Oh I love this power. It's amazing. With one decision, i can get rid of Auntie Yasmin. Of Auntie Parveen. Of Dede. Yup.

The think that stops me is these lines:

Every rose has its thorns,
Just like every cowboy has his sad sad song,
Every rose has its thorn.

-Miley Cyrus Song: Every Rose

These people are roses I decide which ones can hurt me. And some of these people are beautiful. Even if they come with so many thorns. .. in the end, those people are the most beautiful people. Even if they can be cruel. I decide who I can have.

I chose dede. She is the one who came with the baggage. I chose to keep her. She came with Auntie Yasmin as her mom, someone who judges people by the amount of intelligence and knowledge their parents have. How much knowledge you have. she thought low of my family because my dad isn't a I.T like her husband. Because my Dad owns a small business. He only has has a college education and my Mom a high school education.

But I'm proud of that. I'm proud that I'm their daughter.

Because my Mom may be less educated but she taught me love isn't skin deep.

She taught me that you should dig a hole for the people you love in your heart and put every bad they do in it and love them anyway.

She taught me that who the person is, and wants to be is everything. That no matter their past, THAT WON'T DECIDE THEIR FUTURE.

She told me that I'm able to do whatever I want in this world.

She taught me that God loves the woman who covers.

She loved me enough to send me to an Islamic school and sacrificed living in the house of her dreams to provide for it.

My Dad taught me how to sound professional.

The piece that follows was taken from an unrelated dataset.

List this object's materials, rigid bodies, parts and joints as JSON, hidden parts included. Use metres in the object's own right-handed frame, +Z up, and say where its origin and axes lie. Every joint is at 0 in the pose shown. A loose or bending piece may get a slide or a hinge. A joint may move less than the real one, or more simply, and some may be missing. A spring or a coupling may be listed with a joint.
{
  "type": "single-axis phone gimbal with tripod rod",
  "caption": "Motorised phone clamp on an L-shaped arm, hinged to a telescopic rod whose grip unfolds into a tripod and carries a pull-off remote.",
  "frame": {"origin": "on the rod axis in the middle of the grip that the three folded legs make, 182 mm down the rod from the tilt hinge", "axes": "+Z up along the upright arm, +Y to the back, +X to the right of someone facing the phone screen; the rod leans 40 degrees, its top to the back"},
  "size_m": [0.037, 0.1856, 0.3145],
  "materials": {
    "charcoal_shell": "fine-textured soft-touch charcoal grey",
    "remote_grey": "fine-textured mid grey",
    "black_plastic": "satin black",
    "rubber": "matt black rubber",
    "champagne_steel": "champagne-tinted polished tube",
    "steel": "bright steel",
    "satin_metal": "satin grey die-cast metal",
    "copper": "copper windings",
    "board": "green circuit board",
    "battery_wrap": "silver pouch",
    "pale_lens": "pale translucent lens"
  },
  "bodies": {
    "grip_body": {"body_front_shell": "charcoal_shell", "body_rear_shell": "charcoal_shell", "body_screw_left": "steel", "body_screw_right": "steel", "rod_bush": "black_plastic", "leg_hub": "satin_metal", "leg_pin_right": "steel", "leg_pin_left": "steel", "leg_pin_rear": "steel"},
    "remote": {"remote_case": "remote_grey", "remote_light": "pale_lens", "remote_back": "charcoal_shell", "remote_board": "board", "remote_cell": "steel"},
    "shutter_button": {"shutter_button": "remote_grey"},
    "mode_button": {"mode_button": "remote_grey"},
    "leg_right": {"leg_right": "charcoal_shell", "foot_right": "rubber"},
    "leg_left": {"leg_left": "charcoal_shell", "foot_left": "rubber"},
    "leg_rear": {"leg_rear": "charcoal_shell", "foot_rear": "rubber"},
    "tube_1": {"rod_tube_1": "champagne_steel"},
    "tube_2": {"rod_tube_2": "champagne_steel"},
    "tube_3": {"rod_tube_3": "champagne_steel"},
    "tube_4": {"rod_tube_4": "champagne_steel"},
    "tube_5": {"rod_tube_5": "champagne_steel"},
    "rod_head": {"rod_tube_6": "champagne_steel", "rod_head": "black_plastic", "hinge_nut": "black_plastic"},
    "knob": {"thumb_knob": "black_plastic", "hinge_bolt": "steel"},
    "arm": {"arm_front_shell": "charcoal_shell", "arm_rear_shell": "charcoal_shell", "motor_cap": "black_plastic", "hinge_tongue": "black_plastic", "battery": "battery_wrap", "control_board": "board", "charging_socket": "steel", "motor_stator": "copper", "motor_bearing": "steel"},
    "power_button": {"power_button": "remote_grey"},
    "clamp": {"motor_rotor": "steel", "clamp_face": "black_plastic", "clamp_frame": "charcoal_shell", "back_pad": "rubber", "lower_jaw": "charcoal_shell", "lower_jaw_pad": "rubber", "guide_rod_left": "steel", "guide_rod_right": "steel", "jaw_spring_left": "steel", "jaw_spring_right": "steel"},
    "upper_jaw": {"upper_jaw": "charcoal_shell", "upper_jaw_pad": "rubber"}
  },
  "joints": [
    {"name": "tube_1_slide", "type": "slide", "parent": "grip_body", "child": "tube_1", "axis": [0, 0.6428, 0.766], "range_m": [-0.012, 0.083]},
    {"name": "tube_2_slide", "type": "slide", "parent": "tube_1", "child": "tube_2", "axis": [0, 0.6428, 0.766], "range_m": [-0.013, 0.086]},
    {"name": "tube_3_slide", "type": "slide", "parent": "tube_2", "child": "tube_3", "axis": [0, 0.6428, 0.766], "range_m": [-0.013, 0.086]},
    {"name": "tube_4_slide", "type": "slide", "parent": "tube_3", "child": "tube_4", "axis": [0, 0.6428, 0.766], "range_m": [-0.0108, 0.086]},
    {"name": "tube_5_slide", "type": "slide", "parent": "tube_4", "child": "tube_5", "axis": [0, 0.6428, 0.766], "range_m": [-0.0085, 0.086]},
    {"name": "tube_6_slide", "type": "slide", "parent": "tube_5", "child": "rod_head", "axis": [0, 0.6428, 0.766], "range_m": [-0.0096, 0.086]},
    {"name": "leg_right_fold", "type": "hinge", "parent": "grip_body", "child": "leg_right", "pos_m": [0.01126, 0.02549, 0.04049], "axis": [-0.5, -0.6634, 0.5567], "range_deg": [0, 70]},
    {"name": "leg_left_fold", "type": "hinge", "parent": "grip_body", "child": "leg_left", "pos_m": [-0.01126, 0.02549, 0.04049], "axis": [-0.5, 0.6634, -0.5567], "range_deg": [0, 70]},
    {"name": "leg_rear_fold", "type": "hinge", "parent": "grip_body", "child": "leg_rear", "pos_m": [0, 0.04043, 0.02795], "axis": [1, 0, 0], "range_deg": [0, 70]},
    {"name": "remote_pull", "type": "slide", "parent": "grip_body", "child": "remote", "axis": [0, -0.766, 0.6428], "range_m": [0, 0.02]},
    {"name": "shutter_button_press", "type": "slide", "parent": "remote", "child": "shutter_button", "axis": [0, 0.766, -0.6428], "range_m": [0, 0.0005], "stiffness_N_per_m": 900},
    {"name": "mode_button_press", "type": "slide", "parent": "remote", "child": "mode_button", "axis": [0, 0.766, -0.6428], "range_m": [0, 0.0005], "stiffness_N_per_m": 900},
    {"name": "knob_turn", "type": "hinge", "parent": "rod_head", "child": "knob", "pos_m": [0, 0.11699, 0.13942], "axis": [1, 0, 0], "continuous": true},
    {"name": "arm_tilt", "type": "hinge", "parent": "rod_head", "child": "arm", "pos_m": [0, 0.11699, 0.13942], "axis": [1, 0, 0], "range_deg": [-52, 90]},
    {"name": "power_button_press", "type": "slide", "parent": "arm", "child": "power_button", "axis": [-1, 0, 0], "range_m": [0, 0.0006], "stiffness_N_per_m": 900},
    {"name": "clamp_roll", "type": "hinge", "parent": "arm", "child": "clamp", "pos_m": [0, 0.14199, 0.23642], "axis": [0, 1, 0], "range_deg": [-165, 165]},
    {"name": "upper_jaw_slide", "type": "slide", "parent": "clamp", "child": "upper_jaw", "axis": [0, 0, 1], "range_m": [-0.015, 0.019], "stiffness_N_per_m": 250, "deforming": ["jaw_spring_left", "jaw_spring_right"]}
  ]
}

My Dad taught me business so that God forbid anything was to happen to him, I could take care of my family.

My Dad taught me how to walk so that I would never need anyone, even him. Only God.

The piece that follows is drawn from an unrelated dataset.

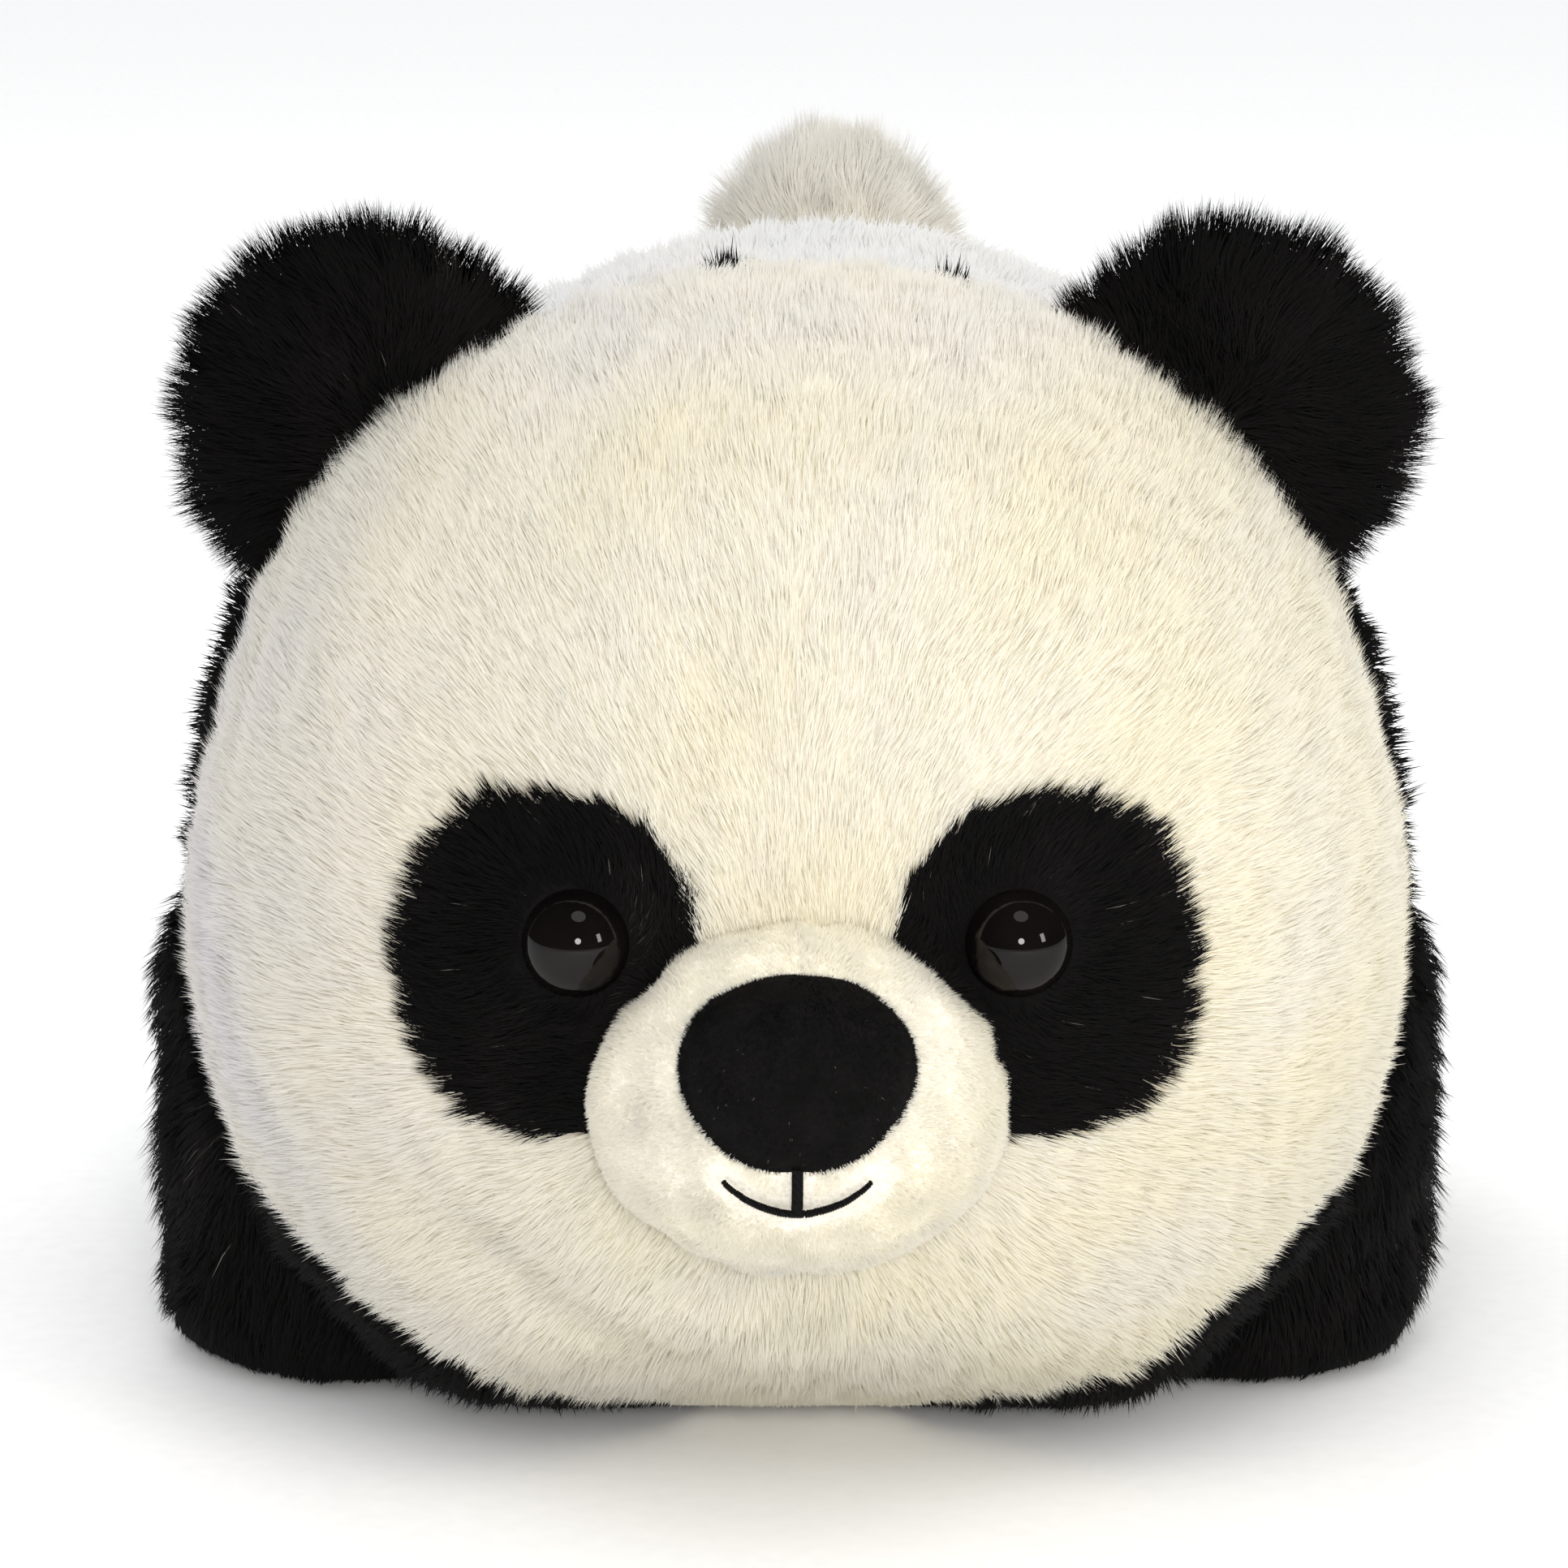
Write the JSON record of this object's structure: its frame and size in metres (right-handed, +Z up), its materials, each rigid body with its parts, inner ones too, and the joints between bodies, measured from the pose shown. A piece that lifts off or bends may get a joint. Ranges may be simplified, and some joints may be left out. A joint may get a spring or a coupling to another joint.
{
  "type": "plush panda",
  "caption": "Soft toy panda lying on its belly: domed face, round ears that bend, short-pile muzzle, glossy eyes, stubby legs that lift and a round tail.",
  "frame": {"origin": "centre of the footprint of the overall bounding box, on the surface that the belly rests on", "axes": "the face points towards -Y, +Z is up, and +X is the panda's own left"},
  "size_m": [0.1878, 0.245, 0.1636],
  "materials": {
    "cream_plush": "long-pile cream plush, soft sheen",
    "white_plush": "long-pile white plush, soft sheen",
    "black_plush": "long-pile black plush",
    "short_cream_plush": "short-pile cream plush",
    "black_felt": "very short black pile",
    "black_thread": "twisted black sewing thread",
    "cream_thread": "twisted cream sewing thread",
    "eye_plastic": "moulded gloss black plastic",
    "washer_plastic": "moulded white plastic",
    "filling": "loose polyester fibre"
  },
  "bodies": {
    "body": {"face_panel": "cream_plush", "shoulder_band": "black_plush", "back_panel": "white_plush", "rump_panel": "white_plush", "belly_panel": "white_plush", "body_stuffing": "filling", "muzzle_cover": "short_cream_plush", "muzzle_stuffing": "filling", "nose_cover": "black_felt", "nose_stuffing": "filling", "mouth_stitching": "black_thread", "tail_thread": "cream_thread", "eye_patch_left": "black_plush", "eye_left": "eye_plastic", "eye_washer_left": "washer_plastic", "eye_patch_right": "black_plush", "eye_right": "eye_plastic", "eye_washer_right": "washer_plastic", "ear_thread_left": "black_thread", "ear_thread_right": "black_thread", "front_leg_thread_left": "black_thread", "hind_leg_thread_left": "black_thread", "front_leg_thread_right": "black_thread", "hind_leg_thread_right": "black_thread"},
    "ear_left_body": {"ear_front_left": "black_plush", "ear_back_left": "black_plush", "ear_batting_left": "filling"},
    "ear_right_body": {"ear_front_right": "black_plush", "ear_back_right": "black_plush", "ear_batting_right": "filling"},
    "tail_body": {"tail_upper": "cream_plush", "tail_lower": "cream_plush", "tail_stuffing": "filling"},
    "front_leg_left_body": {"front_leg_cover_left": "black_plush", "front_leg_sole_left": "black_plush", "front_leg_stuffing_left": "filling"},
    "hind_leg_left_body": {"hind_leg_cover_left": "black_plush", "hind_leg_sole_left": "black_plush", "hind_leg_stuffing_left": "filling"},
    "front_leg_right_body": {"front_leg_cover_right": "black_plush", "front_leg_sole_right": "black_plush", "front_leg_stuffing_right": "filling"},
    "hind_leg_right_body": {"hind_leg_cover_right": "black_plush", "hind_leg_sole_right": "black_plush", "hind_leg_stuffing_right": "filling"}
  },
  "joints": [
    {"name": "ear_left_bend", "type": "hinge", "parent": "body", "child": "ear_left_body", "pos_m": [0.05859, -0.02622, 0.1354], "axis": [0.7547, 0, -0.6561], "range_deg": [-35, 35], "stiffness_Nm_per_rad": 0.03},
    {"name": "ear_right_bend", "type": "hinge", "parent": "body", "child": "ear_right_body", "pos_m": [-0.05859, -0.02622, 0.1354], "axis": [0.7547, 0, 0.6561], "range_deg": [-35, 35], "stiffness_Nm_per_rad": 0.03},
    {"name": "tail_bend", "type": "hinge", "parent": "body", "child": "tail_body", "pos_m": [0, 0.09453, 0.13459], "axis": [1, 0, 0], "range_deg": [-25, 25], "stiffness_Nm_per_rad": 0.03},
    {"name": "front_leg_left_lift", "type": "hinge", "parent": "body", "child": "front_leg_left_body", "pos_m": [0.0891, -0.01022, 0.062], "axis": [0, -1, 0], "range_deg": [0, 20], "stiffness_Nm_per_rad": 0.06},
    {"name": "hind_leg_left_lift", "type": "hinge", "parent": "body", "child": "hind_leg_left_body", "pos_m": [0.08767, 0.05078, 0.062], "axis": [0.1513, -0.9885, 0], "range_deg": [0, 20], "stiffness_Nm_per_rad": 0.06},
    {"name": "front_leg_right_lift", "type": "hinge", "parent": "body", "child": "front_leg_right_body", "pos_m": [-0.0891, -0.01022, 0.062], "axis": [0, 1, 0], "range_deg": [0, 20], "stiffness_Nm_per_rad": 0.06},
    {"name": "hind_leg_right_lift", "type": "hinge", "parent": "body", "child": "hind_leg_right_body", "pos_m": [-0.08767, 0.05078, 0.062], "axis": [0.1513, 0.9885, 0], "range_deg": [0, 20], "stiffness_Nm_per_rad": 0.06}
  ]
}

My Dad taught me that sometimes it's gonna rain. But thats a good thing cause I can dance in it.

My Dad taught me to value others for what's inside their hearts, not their pocketbooks or wallets.

My Dad told me many people will want to hurt me but the choice of who can is in my hands.

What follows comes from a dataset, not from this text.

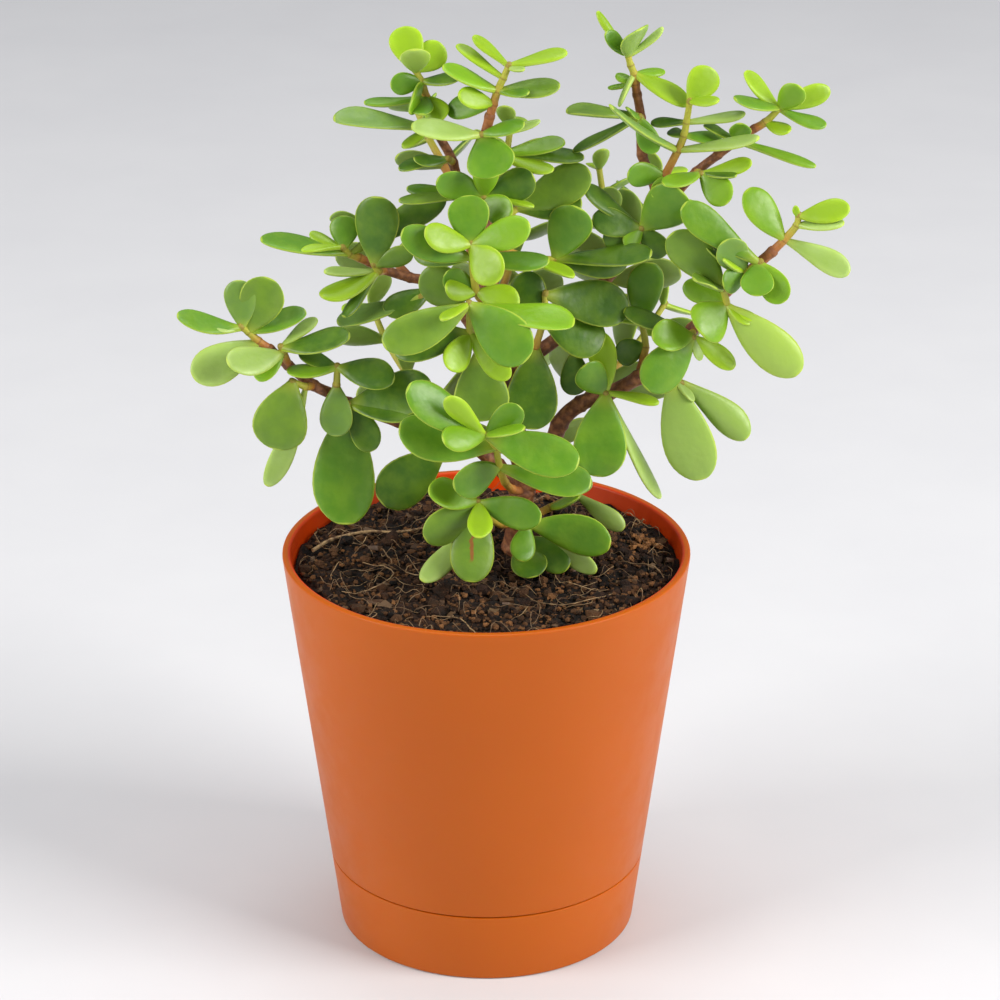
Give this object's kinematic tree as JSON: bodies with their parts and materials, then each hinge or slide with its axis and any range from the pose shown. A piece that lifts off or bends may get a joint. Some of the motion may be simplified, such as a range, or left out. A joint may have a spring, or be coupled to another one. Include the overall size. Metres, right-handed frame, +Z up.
{
  "type": "potted jade plant",
  "caption": "Small-leaved jade plant with a forked woody stem and fleshy oval leaves, in a tapered plastic pot with a clip-on drip tray.",
  "frame": {"origin": "centre of the drip tray's flat underside, on the surface that the pot stands on", "axes": "+Z up, +X to the right as seen from the front, which is the -Y side"},
  "size_m": [0.1735, 0.1098, 0.255],
  "materials": {
    "orange_plastic": "satin moulded polypropylene",
    "potting_soil": "damp coir potting mix with fibres",
    "jade_wood": "reddish brown succulent bark",
    "jade_leaf": "waxy succulent leaf, soft sheen"
  },
  "bodies": {
    "root": {"drip_tray": "orange_plastic", "pot_shell": "orange_plastic", "potting_soil": "potting_soil", "trunk": "jade_wood", "centre_branch": "jade_wood", "left_low_branch": "jade_wood", "left_branch": "jade_wood", "top_left_branch": "jade_wood", "right_branch": "jade_wood", "top_right_branch": "jade_wood", "far_right_branch": "jade_wood", "left_low_tip": "jade_leaf", "left_low_upper": "jade_leaf", "left_low_twig": "jade_leaf", "left_low_hanging": "jade_leaf", "left_low_drooping": "jade_leaf", "left_low_inner": "jade_leaf", "left_tip": "jade_leaf", "left_upper": "jade_leaf", "left_inner": "jade_leaf", "top_left_tip": "jade_leaf", "top_left_upper": "jade_leaf", "top_left_lower": "jade_leaf", "top_centre_tip": "jade_leaf", "top_centre_upper": "jade_leaf", "top_centre_right": "jade_leaf", "top_centre_lower": "jade_leaf", "top_centre_rear": "jade_leaf", "centre_right_upper": "jade_leaf", "centre_upper": "jade_leaf", "centre_front": "jade_leaf", "centre_right": "jade_leaf", "centre_right_low": "jade_leaf", "right_tip": "jade_leaf", "right_upper": "jade_leaf", "right_hanging": "jade_leaf", "right_lower": "jade_leaf", "right_lower_hanging": "jade_leaf", "right_foot": "jade_leaf", "right_inner": "jade_leaf", "top_right_inner": "jade_leaf", "top_right_second": "jade_leaf", "top_right_tip": "jade_leaf", "top_right_middle": "jade_leaf", "far_right_tip": "jade_leaf", "far_right_middle": "jade_leaf", "far_right_lower": "jade_leaf", "front_rosette": "jade_leaf", "front_low": "jade_leaf", "front_low_right": "jade_leaf", "low_right": "jade_leaf", "back_top": "jade_leaf", "back_top_left": "jade_leaf", "back_middle": "jade_leaf", "back_left": "jade_leaf", "back_left_low": "jade_leaf", "back_low": "jade_leaf", "back_right_low": "jade_leaf", "back_right": "jade_leaf", "back_top_right": "jade_leaf"}
  },
  "joints": []
}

I'm so proud to be their daughter.

They might yell at me, they might be sick, they might of hurt me but lord, did they teach me.

So I guess what I'm trying to say is, if I have you in my life treasure it. Because I know my worth now. I know what I am and can be. I'm a beautiful, diamond in the rough. And if I value you enough to hold you, and take all the thorns that come with you, then tat means you bring to me a happiness more than the pain and that's the only reason I would hold you. Because your happiness the one you bring to me, is greater than the pain that comes with it.

And if for any reason, I feel like you are causing me a lot of pain- remember you are dispensable. I can leave you.

I don't need you.

Two things keep me from leaving every person that causes me pain, two things that I remember and live by.

Every rose has Its thorn,
Just like every night has its dawn,
Every rose has its thorns.
- Miley Cyrus

Where there's desire,
There's gonna be a flame,
Where there's a flame,
Someone's bound to get burned.

But just because it burns,
It doesn't mean you're gonna die,
You just gotta get up and,
Try, try, try,
You gotta get up and try.

- P!nk, Song: Try

These songs are close to my heart. I live by them. Every person is a rose. And where I have a desire to have someone ... There will be a flame.

I just gotta get up and try, try, try.
And see if they wonder why.
See if I'll be loved, or not.
If not, is the baggage AKA the thorns they carry with them, worth my pain? If yes, I'm keeping the rose. I can tolerate burns.

If not, I let the rose go. Maybe someone else will love it.
And some burns hurt more than others.

Anyway. That's all for tonight. Night guys.